Previous Wiki Scraper finds include this piece alleging that staffers at my former employer, Conservation International, were directly involved in illegally felling trees inside a Vietnam nature preserve. (CI has denied the allegation and reportedly plans its own investigation.)
The recent scandals are just the latest reminder of the growing “reputational” travails facing international conservation groups, also known as BINGOs (big international nonprofit organizations). As controversies in remote rainforests start to reach their Western supporters, WWF, C.I., The Nature Conservancy and other groups are writing more people-friendly mission statements and policies. However, not everyone under the “environmentalists” umbrella buys the re-branding efforts; in fact, they’ve sparked a new round of debate over the direction of the movement.
Climate Deniers: I Do Not Agree
Every now and then, I notice climate deniers using my book, Green, Inc., to justify their views that climate change is “a hoax.”

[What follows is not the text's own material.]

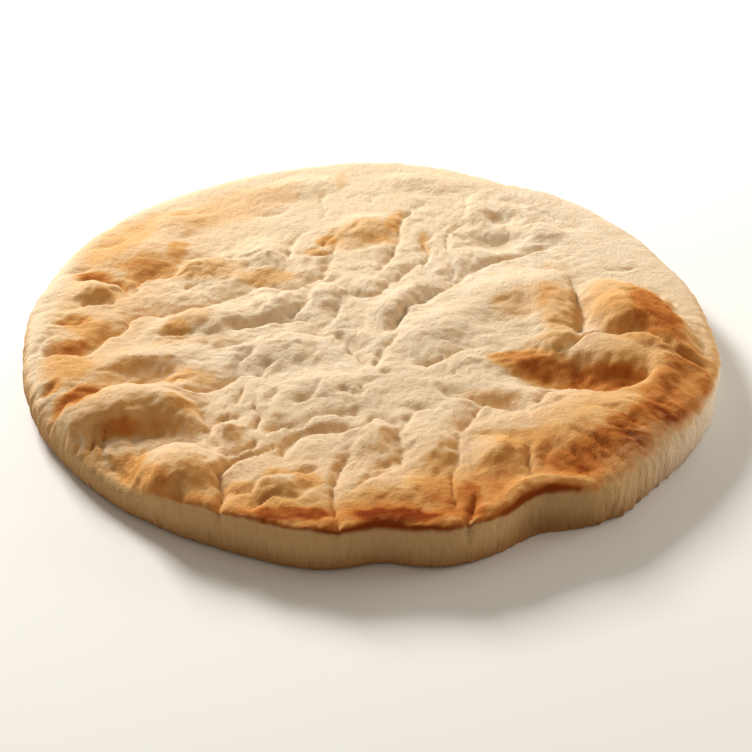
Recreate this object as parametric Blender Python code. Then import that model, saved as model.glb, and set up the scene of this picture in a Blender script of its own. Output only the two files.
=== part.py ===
"""A pre-baked pizza base: one round, flat-bottomed piece of bread with a puffed, creased top crust.

The tables hold millimetres on the plan, seen from above, with +X to the right and -Y towards
the front. MM turns them into Blender's metres.
"""

import math
from typing import NamedTuple

import bmesh
import bpy
import numpy as np
from mathutils import Vector, noise

MM = 0.001

# Driving dimensions
RADIUS = 117.0  # of the side wall, before its lobes
CRUST_HEIGHT = 16.5  # of the crust above the table, between its puffs and creases
BULGE_HEIGHT = 8.0  # where the side wall stands out furthest
FOOT_POWER = 0.8  # of the foot's curve: 1 is a plain arc, less is squarer
LIP_SPREAD = 1.2
RISE_REACH = 6.0  # how far in from the edge the crust starts to rise to it
RISE_POWER = 1.5

# Relief
CREASE_DEPTH = 0.95  # on the depths in the table of creases
NEAR_SHARE = 0.6  # on the near reaches in that table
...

Just because I question the lavish modus operandi of some of the world’s largest conservation groups and call them out for helping polluting corporations greenwash their image that hardly makes me a member of the deniers’ club. Finding passages from my book quoted on Internet sites devoted to attacking Al Gore and deriding efforts to address climate change is more than a little dismaying.
As a writer, of course, it’s always nice to known people are reading your book. But these bloggers willfully misrepresent my findings. Far from suggesting we don’t have environmental problems, my conclusion, among other things, is that we need our environmental groups today more than ever. If groups such as The Nature Conservancy, World Wildlife Fund and Conservation International continue acting like enablers to the world’s largest polluters – industries such as oil & gas, mining and agribusiness – they risk losing all credibility.
It’s particularly peeving to be used by a bunch of climate deniers at a time when environmentalists are losing the PR battle over global warming. A new Harris Interactive poll, reports that Americans increasingly have doubts about global warming, despite mounting evidence – not only that climate change exists – but that our chances are slipping away to head off the worst of it. According to Harris, only 51 percent of Americans agree climate change is real today, compared to 71 percent in 2007, and 75 percent in 2001.
Why do you think people are growing skeptical about climate change? Somehow, I don’t think it’s the Al Gore-hating sites that have the biggest impact on public views.
Saving Forests by Evicting the Poor: The Best Way to Solve Global Warming?
Mother Jones reports on the controversy surrounding purportedly forest-saving carbon-trading schemes by profiling the fate of General Motors’ “$1” guaricica tree.
In the late 1990s, GM was one of the corporations that signed up for a pioneering program sold as a way companies could reduce their responsibility for global warming without actually reducing their greenhouse gas emissions. Instead, they would pay to preserve Brazil’s Atlantic Forest that would presumably absorb all or some of those emissions that cause global warming. Supporters of these types of vehicles refer to them as “carbon offset” programs, but detractors have called them payoff systems. My personal analogy is to the indulgences that the Catholic Church used to sell in medieval times. Like indulgences, carbon offsets may be purchased by any person, corporation or government with enough cash on hand. It does not, however, require any reduction in climate changing emissions whatsoever.
This particular program spearheaded by The Nature Conservancy has already seen its share of controversy. It was examined in detail as part a congressional investigation a few years back into the operations of the Conservancy, the largest wildlife conservation organization in the world, headquartered just over the DC line in Arlington. That investigation came after a scathing Washington Post exposé of the cozy relationships between the Conservancy and its wealthy and corporate donors and the huge salaries it pays it top executives. The series also detailed allegations of gross mismanagement at the organization that also prompted a broad review of nonprofit groups by the Internal Revenue Service. You can find more details about this episode in my book, “Green, Inc.”
But, I digress … the Mojo story hones in on another controversial aspect of carbon offset programs: they tend to displace people who live in and near forests, particularly those in poor developing countries. The article’s author, Mark Schapiro, traveled to Brazil and spoke with impoverished farmers who have lost their rights to hunt and forage in the forests saved with GM dollars. The irony: people with some of the lowest carbon footprints in the world are being displaced so some of the biggest culprits of global warming can win PR points by claiming to have “greened” themselves. And, Shapiro points out: We’re complicit since U.S. taxpayers acquired a stake in GM in last year’s auto industry bailout.